Anticipating Traders' Behavior in Consolidations
- When the daily or four-hour order flow is bullish and price trades back down to an old low inside of the consolidation, traders will buy there and put their stop loss just below that previous short-term low.
- When price trades down below the previous low outside of the consolidation while in a bullish order flow, traders will buy up those sell stops.
- When retail traders see an old high inside a consolidation while in a bearish order flow, they will sell short right there and place their stop loss just above the previous high.
- When price moves away from equilibrium and breaks a short-term high in a bearish environment, retail traders will look to buy long.
Returning Back to Equilibrium
In this section, the speaker explains how to anticipate price returning back to equilibrium during consolidations.
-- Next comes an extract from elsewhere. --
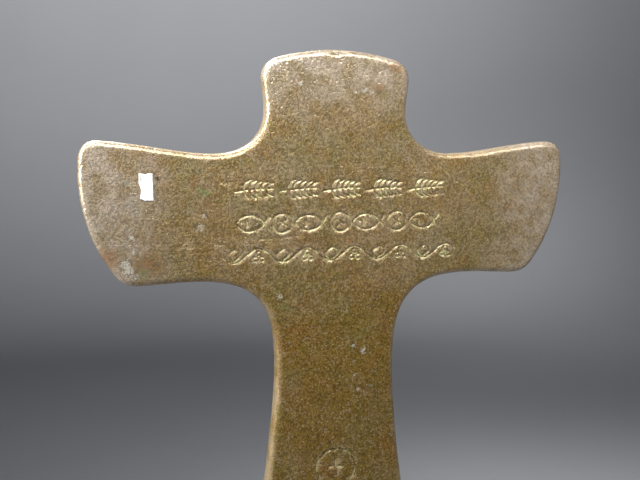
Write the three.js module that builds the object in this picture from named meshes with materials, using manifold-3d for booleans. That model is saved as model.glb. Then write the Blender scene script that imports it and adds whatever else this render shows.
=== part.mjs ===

Price Movement During Consolidations
- Price expands away from the equilibrium point during consolidations.
- Many times it snaps back up into the middle range or goes back to equilibrium if the daily or four-hour is bullish.
- We do not always hold for the opposite end of consolidation; we simply take advantage of moves back towards equilibrium because price always wants to gravitate back towards fair value.
Mimicking Smart Money
In this section, the speaker discusses how mimicking smart money can lead to profitable trading opportunities.
Identifying Opportunities
- Look for short-term highs just above equilibrium and then a rally above that as an ideal entry point for shorts once that short-term high is broken.
- If they run buy stops in a daily or four-hour bearish environment, that's where we look to go short and aim for the liquidity resting below the previous low that creates consolidation support.
- Pair up buying to cover our short with those individuals that have sell stops resting below an old low.
Understanding Market Structure and Order Flow
In this section, the speaker discusses how to use market structure and order flow to identify high probability directional plays in day trading.
Identifying Short-Term Lows
- When the daily or four-hour chart is bullish, retail traders see a break below an old short-term low as a selling opportunity.
- Smart money, on the other hand, sees a run on sell stops that creates immediate injections of selling liquidity. They use this liquidity to buy long when price snaps up short-term sell-side liquidity.
- The speaker advises fading the move that breaks the short-term low that retail traders see as an opportunity to sell short.
Using Price Action Characteristics
- Retail traders focus on selling weakness and buying strength without understanding fair value or equilibrium.
- By using generic price action characteristics inside consolidations, traders can anticipate moves outside of them.
- A short-term low could be an Asian session low or a previous day's low and create opportunities for day trades.
Daily and Four-Hour Chart Directional Bias
- The speaker emphasizes focusing primarily on daily and four-hour charts for day trades to give high probability directional plays.
- Any consolidation should respect higher time frame directional bias.
- Any move below old lows or consolidations should be anticipated as a run-on sell-side liquidity if it's bullish on the daily or four-hour chart.
The speaker concludes by advising traders not to get beat up by trading in consolidations but instead seek liquidity like banks do.